7. The illumination device according to claim 6, wherein

every one of the mount boards is an aggregate of four mount board pieces having shapes identical to one another, and on every one of the mount board pieces, the LED is mounted; and

the connector is mounted on every circumference of the mount boards corresponding to the circumference of the mount board.

8. The illumination device according to claim 1, wherein

the light source is a light emitting element.

9. The illumination device according to claim 8, wherein

a plurality of the light emitting elements include a red light emitting element, a green light emitting element, and a blue light emitting element mingled with one another.

10. The illumination device according to claim 8, wherein

a plurality of the light emitting elements are white light emitting elements.

11. The illumination device according to claim 1, further comprising a power adjustment portion that adjusts an amount of power supplied to the light source.

12. The illumination device according to claim 1, further comprising a diffusion member that diffuses light from the light source.

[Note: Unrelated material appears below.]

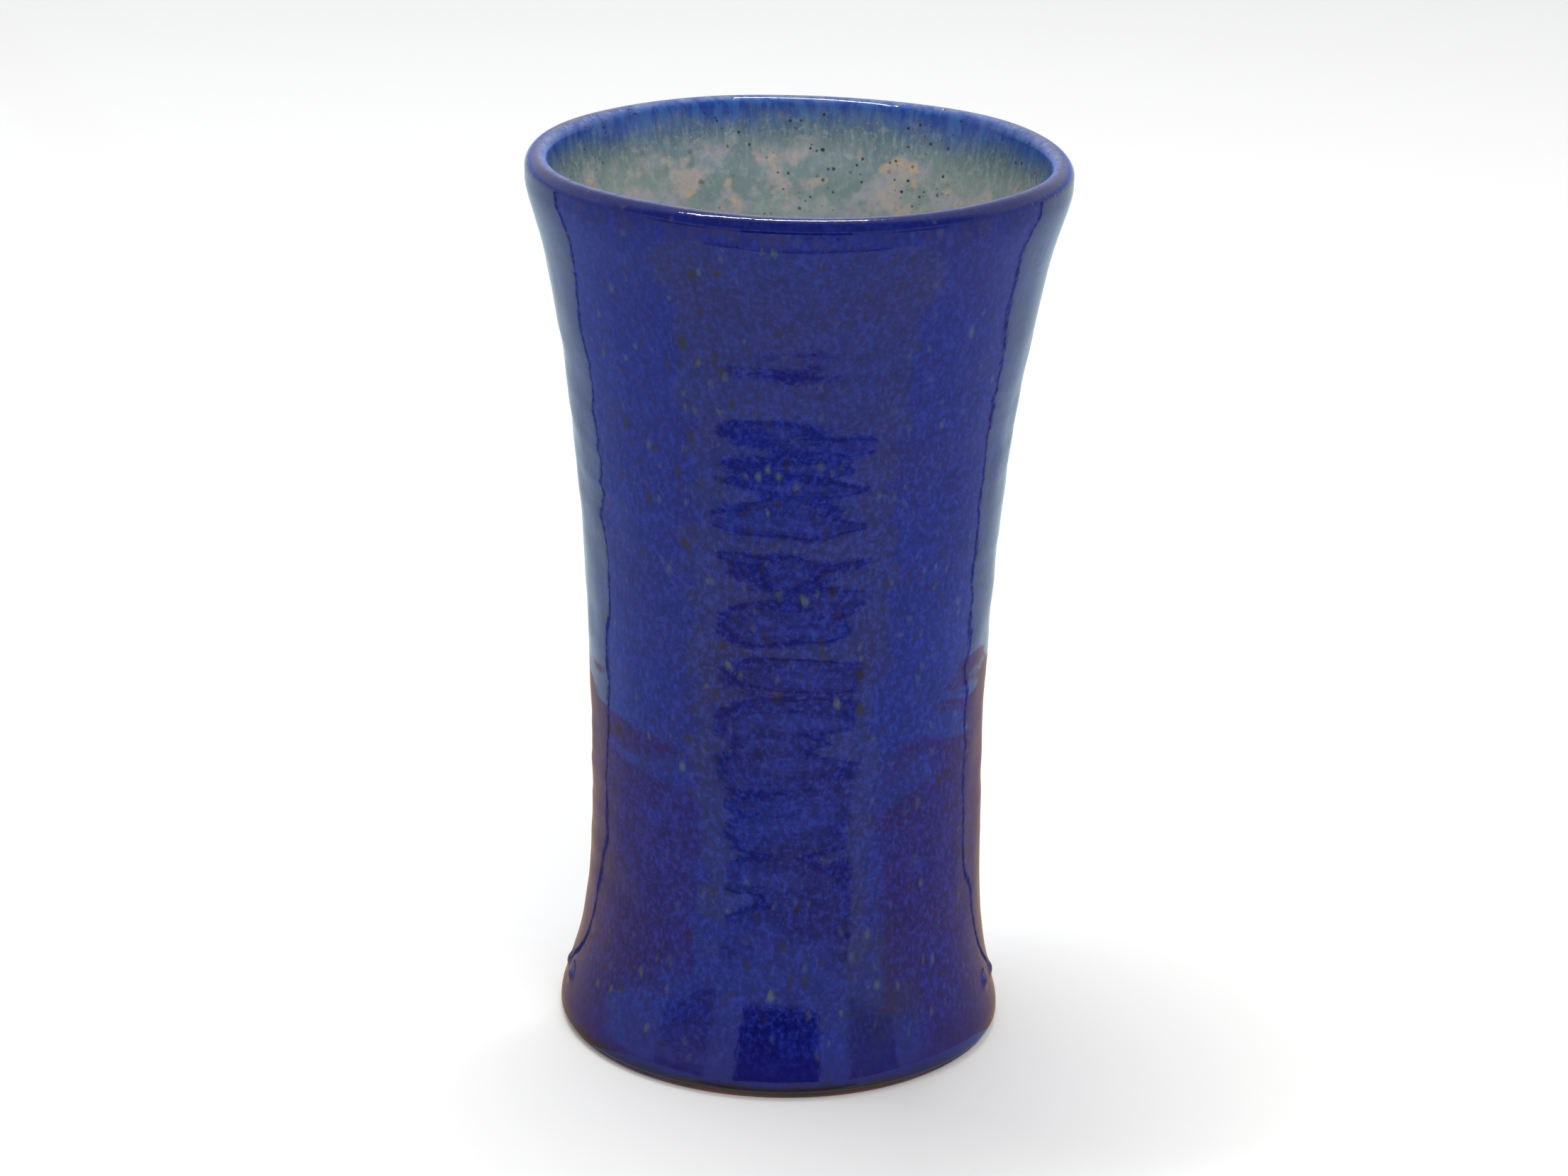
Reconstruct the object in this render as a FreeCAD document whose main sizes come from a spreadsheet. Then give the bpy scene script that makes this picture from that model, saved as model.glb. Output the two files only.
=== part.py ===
"""Tall waisted shaving mug, thrown in stoneware and glazed, with no handle.

Four pieces share the Z axis. The stoneware body is the bare clay. Three coats of fired
glaze lie on it: the outer coat from the glaze line up to the lip, the rim coat over the
lip and a little way down inside, and the liner coat over the rest of the inside. Each
coat is drawn from the same wall curves as the clay, so the pieces meet face to face.
Z = 0 is the plane the foot stands on. Sizes are in millimetres.
"""

import FreeCAD, Part
import os

import Sketcher

SIZES = {
    "total_height": 172.5,  # foot plane to the crest of the lip
    "mouth_radius": 50.0,  # widest reach of the lip
    "waist_radius": 37.7,  # outside, over the glaze
    "waist_height": 44.5,  # where the wall stands upright
    "foot_radius": 43.0,  # outside, over the glaze
    "flare_angle": 12.0,  # lean of the wall below the lip, in degrees
    "lip_thickness": 4.2,  # glazed lip, a full round
    "waist_wall": 5.0,  # glazed wall at the waist
    "foot_wall": 10.5,  # from the foot's reach in to the wall above the inside corner
    "floor_thickness": 6.0,  # clay between the foot recess and the liner
    "floor_corner": 12.0,  # radius between the inside wall and the floor
    "glaze_thickness": 0.5,
    "glaze_line": 1.5,  # bare clay shows below this height
    "glaze_roll": 0.3,  # rounding of the outer coat's lower edge
    "rim_band": 8.0,  # rim coat inside the mug, measured down the wall from the lip's round
    "ring_width": 8.0,  # foot ring, with its two bevels
    "foot_bevel": 0.8,
    "recess_depth": 2.2,
    "recess_fillet": 0.8,
    # Handles of the wall curves, as shares of the height that each curve climbs
    "foot_pull": 0.10,
    "lower_waist_pull": 0.75,
    "upper_waist_pull": 0.35,
    "lip_pull": 0.38,
    "inside_pull": 0.40,
}

CLAY = "Sizes.glaze_thickness"  # depth of the clay below the glazed face
FACE = "0"  # depth of the glazed face itself
ON_AXIS = "0"
LINE = ("line",)
ORIGIN = (-1, 1)
X_AXIS, Y_AXIS = -1, -2
START, END, CENTRE = 1, 2, 3

# Formulas shared by the clay and its coats
FLARE = "(Sizes.flare_angle * 1 deg)"
LIP_RADIUS = "(Sizes.lip_thickness / 2)"
LIP_X = f"(Sizes.mouth_radius - {LIP_RADIUS})"
LIP_Z = f"(Sizes.total_height - {LIP_RADIUS})"
LOWER_CLIMB = "(Sizes.waist_height - Sizes.glaze_line)"
UPPER_CLIMB = "(Sizes.total_height - Sizes.waist_height)"
INSIDE_WAIST = "(Sizes.waist_radius - Sizes.waist_wall)"
INSIDE_FOOT = "(Sizes.foot_radius - Sizes.foot_wall)"
FLOOR_Z = "(Sizes.recess_depth + Sizes.floor_thickness + Sizes.glaze_thickness)"
CORNER_X = f"({INSIDE_FOOT} - Sizes.floor_corner)"
CORNER_Z = f"({FLOOR_Z} + Sizes.floor_corner)"
CORNER_CLIMB = f"(Sizes.waist_height - {CORNER_Z})"
FOOT_EDGE = "(Sizes.foot_radius - Sizes.glaze_thickness)"
RING_INSIDE = f"({FOOT_EDGE} - Sizes.ring_width)"

doc = FreeCAD.newDocument("shaving_mug")
sheet = doc.addObject("Spreadsheet::Sheet", "Sizes")
for row, (alias, size) in enumerate(SIZES.items(), start=1):
    sheet.set(f"A{row}", alias)
    sheet.set(f"B{row}", str(size))
    sheet.setAlias(f"B{row}", alias)
doc.recompute()


def value(formula):
    """The number that a formula gives with the sizes in the sheet."""
    return float(sheet.evalExpression(formula))


def vector(point):
    """A sketch vector from a pair of formulas, radius and height."""
    return FreeCAD.Vector(value(point[0]), value(point[1]), 0)


# Paths along the wall. A path is a list of points with an edge between each two.


def lip_join(side, depth):
    """Where the lip's round meets the wall, on the outer side (1) or the inner side (-1)."""
    reach = f"{side} * ({LIP_RADIUS} - {depth})"
    return (f"{LIP_X} + {reach} * cos({FLARE})", f"{LIP_Z} - {reach} * sin({FLARE})")


def down_flare(point, distance):
    """The point moved down the wall by a distance, along the lean of the flare."""
    return (f"{point[0]} - {distance} * sin({FLARE})", f"{point[1]} - {distance} * cos({FLARE})")


def outer_path(depth):
    """Outside wall, from the glaze line up to the lip."""
    foot_x = f"Sizes.foot_radius - {depth}"
    waist_x = f"Sizes.waist_radius - {depth}"
    top = lip_join(1, depth)
    lower_curve = (
        "curve",
        (foot_x, f"Sizes.glaze_line + Sizes.foot_pull * {LOWER_CLIMB}"),
        (waist_x, f"Sizes.waist_height - Sizes.lower_waist_pull * {LOWER_CLIMB}"),
    )
    upper_curve = (
        "curve",
        (waist_x, f"Sizes.waist_height + Sizes.upper_waist_pull * {UPPER_CLIMB}"),
        down_flare(top, f"Sizes.lip_pull * {UPPER_CLIMB}"),
    )
    return [(foot_x, "Sizes.glaze_line"), lower_curve, (waist_x, "Sizes.waist_height"), upper_curve, top]


def rim_path(depth):
    """Over the lip and down the inside to the end of the rim coat."""
    inner = lip_join(-1, depth)
    over = ("arc", (LIP_X, LIP_Z), 1)
    return [lip_join(1, depth), over, inner, LINE, down_flare(inner, "Sizes.rim_band")]


def liner_path(depth):
    """Inside wall from the rim coat down, round the corner and in to the axis."""
    inner = lip_join(-1, depth)
    climb = f"({UPPER_CLIMB} - Sizes.rim_band)"
    waist_x = f"{INSIDE_WAIST} + {depth}"
    foot_x = f"{INSIDE_FOOT} + {depth}"
    floor_z = f"{FLOOR_Z} - {depth}"
    upper_curve = (
        "curve",
        down_flare(inner, f"(Sizes.rim_band + Sizes.lip_pull * {climb})"),
        (waist_x, f"Sizes.waist_height + Sizes.upper_waist_pull * {climb}"),
    )
    lower_curve = (
        "curve",
        (waist_x, f"Sizes.waist_height - Sizes.inside_pull * {CORNER_CLIMB}"),
        (foot_x, f"{CORNER_Z} + Sizes.inside_pull * {CORNER_CLIMB}"),
    )
    corner = ("arc", (CORNER_X, CORNER_Z), -1)
    return [
        down_flare(inner, "Sizes.rim_band"),
        upper_curve,
        (waist_x, "Sizes.waist_height"),
        lower_curve,
        (foot_x, CORNER_Z),
        corner,
        (CORNER_X, floor_z),
        LINE,
        (ON_AXIS, floor_z),
    ]


def backwards(path):
    """The same path walked from its far end."""
    steps = []
    for step in reversed(path):
        if step[0] == "curve":
            step = ("curve", step[2], step[1])
        elif step[0] == "arc":
            step = ("arc", step[1], -step[2])
        steps.append(step)
    return steps


def coat(path):
    """Closed section of a coat, out along its face and back along the clay."""
    return path(FACE) + [LINE] + backwards(path(CLAY))


# Sketches and solids


def pin(sketch, place, point):
    """Hold one point of a sketch at a radius and a height given by formulas."""
    for kind, axis, formula in (("DistanceX", Y_AXIS, point[0]), ("DistanceY", X_AXIS, point[1])):
        if formula == ON_AXIS:
            sketch.addConstraint(Sketcher.Constraint("PointOnObject", *place, axis))
        elif formula:
            index = sketch.addConstraint(Sketcher.Constraint(kind, *ORIGIN, *place, value(formula)))
            sketch.setExpression(f"Constraints[{index}]", formula)


def add_line(sketch, start, end):
    """A straight edge. Gives its index and the names of its first and last points."""
    return sketch.addGeometry(Part.LineSegment(vector(start), vector(end)), False), START, END


def add_curve(sketch, start, end, first_handle, last_handle):
    """A cubic edge with two handles, each pinned by its own formulas."""
    poles = [vector(point) for point in (start, first_handle, last_handle, end)]
    index = sketch.addGeometry(Part.BSplineCurve(poles, None, None, False, 3, None, False), False)
    sketch.exposeInternalGeometry(index)
    pin(sketch, (index + 2, CENTRE), first_handle)
    pin(sketch, (index + 3, CENTRE), last_handle)
    return index, START, END


def add_arc(sketch, start, end, centre, turn):
    """A round edge about a pinned centre, anticlockwise when turn is 1."""
    middle = vector(centre)
    low, high = (start, end) if turn == 1 else (end, start)
    spokes = [vector(low) - middle, vector(high) - middle]
    angles = [FreeCAD.Vector(1, 0, 0).getAngle(spoke) * (1 if spoke.y >= 0 else -1) for spoke in spokes]
    circle = Part.Circle(middle, FreeCAD.Vector(0, 0, 1), spokes[0].Length)
    index = sketch.addGeometry(Part.ArcOfCircle(circle, *angles), False)
    pin(sketch, (index, CENTRE), centre)
    return (index, START, END) if turn == 1 else (index, END, START)


def arc_end_pin(centre, end):
    """The one coordinate that fixes an arc's end, the other being left to its radius."""
    spoke = vector(end) - vector(centre)
    return (None, end[1]) if abs(spoke.x) > abs(spoke.y) else (end[0], None)


def draw(body, name, outline):
    """Closed sketch on the body's XZ plane. The outline's last point joins its first."""
    adders = {"line": add_line, "curve": add_curve, "arc": add_arc}
    sketch = body.newObject("Sketcher::SketchObject", name)
    plane = next(item for item in body.Origin.OriginFeatures if item.Role == "XZ_Plane")
    sketch.AttachmentSupport = [(plane, "")]
    sketch.MapMode = "FlatFace"
    points = outline[0::2]
    edges = outline[1::2] + [LINE]
    drawn = []
    for number, (kind, *guides) in enumerate(edges):
        start, end = points[number], points[(number + 1) % len(points)]
        drawn.append(adders[kind](sketch, start, end, *guides))
    for number, (index, first, last) in enumerate(drawn):
        before, its_last = drawn[number - 1][0], drawn[number - 1][2]
        sketch.addConstraint(Sketcher.Constraint("Coincident", before, its_last, index, first))
        point = points[number]
        if edges[number - 1][0] == "arc":
            point = arc_end_pin(edges[number - 1][1], point)
        pin(sketch, (index, first), point)
    return sketch


def revolve(body, kind, name, outline):
    """Full turn of an outline about Z, as a Revolution or a Groove."""
    sketch = draw(body, f"{name}_section", outline)
    feature = body.newObject(kind, name)
    feature.Profile = sketch
    feature.ReferenceAxis = (sketch, ["V_Axis"])
    feature.Angle = 360
    sketch.Visibility = False
    doc.recompute()
    return feature


def dress(body, kind, name, base, circles, driven, alias):
    """Fillet or Chamfer on the circular edges at the given (radius, height) formulas."""
    wanted = [(value(radius), value(height)) for radius, height in circles]
    edges = []
    for number, edge in enumerate(base.Shape.Edges, start=1):
        if isinstance(edge.Curve, Part.Circle):
            size = (edge.Curve.Radius, edge.Curve.Center.z)
            if any(abs(size[0] - r) < 0.001 and abs(size[1] - z) < 0.001 for r, z in wanted):
                edges.append(f"Edge{number}")
    if len(edges) != len(circles):
        raise RuntimeError(f"{name} found {len(edges)} of {len(circles)} edges")
    feature = body.newObject(kind, name)
    feature.Base = (base, edges)
    feature.setExpression(driven, f"Sizes.{alias}")
    doc.recompute()
    return feature


def make_body(label):
    """Empty PartDesign body named after its piece."""
    body = doc.addObject("PartDesign::Body", label)
    body.Label = label
    return body


def make_stoneware_body():
    """Clay wall, floor and foot, with a shallow turned recess under the foot."""
    body = make_body("stoneware_body")
    foot = [(ON_AXIS, ON_AXIS), LINE, (FOOT_EDGE, ON_AXIS), LINE]
    wall = outer_path(CLAY)[:-1] + rim_path(CLAY)[:-1] + liner_path(CLAY)
    thrown = revolve(body, "PartDesign::Revolution", "thrown_clay", foot + wall)
    ceiling = "Sizes.recess_depth"
    recess = [
        (ON_AXIS, ON_AXIS),
        LINE,
        (RING_INSIDE, ON_AXIS),
        LINE,
        (RING_INSIDE, ceiling),
        LINE,
        (ON_AXIS, ceiling),
    ]
    turned = revolve(body, "PartDesign::Groove", "foot_recess", recess)
    if turned.Shape.Volume >= thrown.Shape.Volume:
        raise RuntimeError("the foot recess removed no clay")
    ring = [(FOOT_EDGE, ON_AXIS), (RING_INSIDE, ON_AXIS)]
    bevelled = dress(body, "PartDesign::Chamfer", "foot_bevels", turned, ring, "Size", "foot_bevel")
    inner = [(RING_INSIDE, ceiling)]
    dress(body, "PartDesign::Fillet", "recess_round", bevelled, inner, "Radius", "recess_fillet")
    return body


def make_coat(label, path):
    """One coat of glaze, from the section between its face and the clay."""
    body = make_body(label)
    revolve(body, "PartDesign::Revolution", f"{label}_coat", coat(path))
    return body


def make_outer_glaze():
    """Outer coat, with its lower edge rolled where the glaze stopped."""
    body = make_coat("outer_glaze", outer_path)
    edge = [("Sizes.foot_radius", "Sizes.glaze_line")]
    dress(body, "PartDesign::Fillet", "glaze_edge", body.Tip, edge, "Radius", "glaze_roll")
    return body


def check_document():
    """Stop if any object failed, any sketch is loose or any shape is unsound."""
    for item in doc.Objects:
        if {"Invalid", "Error"} & set(item.State):
            raise RuntimeError(f"{item.Name} is {item.State}")
        if item.TypeId == "Sketcher::SketchObject" and not item.FullyConstrained:
            raise RuntimeError(f"{item.Name} is not fully constrained")
    for piece in pieces:
        if piece.Shape.isNull() or not piece.Shape.isValid() or len(piece.Shape.Solids) != 1:
            raise RuntimeError(f"{piece.Label} is not one sound solid")


pieces = [
    make_stoneware_body(),
    make_outer_glaze(),
    make_coat("rim_glaze", rim_path),
    make_coat("liner_glaze", liner_path),
]
doc.recompute()
check_document()

os.makedirs("parts", exist_ok=True)
for piece in pieces:
    piece.Shape.exportStep(f"parts/{piece.Label}.step")
    print(piece.Label, round(piece.Shape.Volume, 1), "mm3")
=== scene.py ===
import math

import bpy
import numpy as np
from mathutils import Matrix, Vector, noise


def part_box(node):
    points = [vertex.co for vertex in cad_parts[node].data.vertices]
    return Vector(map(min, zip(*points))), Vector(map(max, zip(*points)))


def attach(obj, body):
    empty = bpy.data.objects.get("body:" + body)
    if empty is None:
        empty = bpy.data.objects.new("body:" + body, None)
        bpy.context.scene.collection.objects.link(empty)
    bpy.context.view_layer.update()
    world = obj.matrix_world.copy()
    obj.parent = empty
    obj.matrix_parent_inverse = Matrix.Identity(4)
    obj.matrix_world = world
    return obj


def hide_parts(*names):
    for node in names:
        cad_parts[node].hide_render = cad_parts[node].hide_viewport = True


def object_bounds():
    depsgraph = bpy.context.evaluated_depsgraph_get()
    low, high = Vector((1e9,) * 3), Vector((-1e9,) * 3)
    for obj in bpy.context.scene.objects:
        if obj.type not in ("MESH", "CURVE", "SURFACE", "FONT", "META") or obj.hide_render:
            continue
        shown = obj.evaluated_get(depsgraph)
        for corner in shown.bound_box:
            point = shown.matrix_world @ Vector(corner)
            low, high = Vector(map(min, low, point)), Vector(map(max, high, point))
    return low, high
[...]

13. The illumination device according to claim 1, further comprising a brightness improvement member that transmits the light from the light source to improve brightness.

14. A display device comprising:

the illumination device according to claim 1; and

a display panel that receives light from the illumination device.

15. The display device according to claim 14, wherein

the display panel is a liquid crystal display device.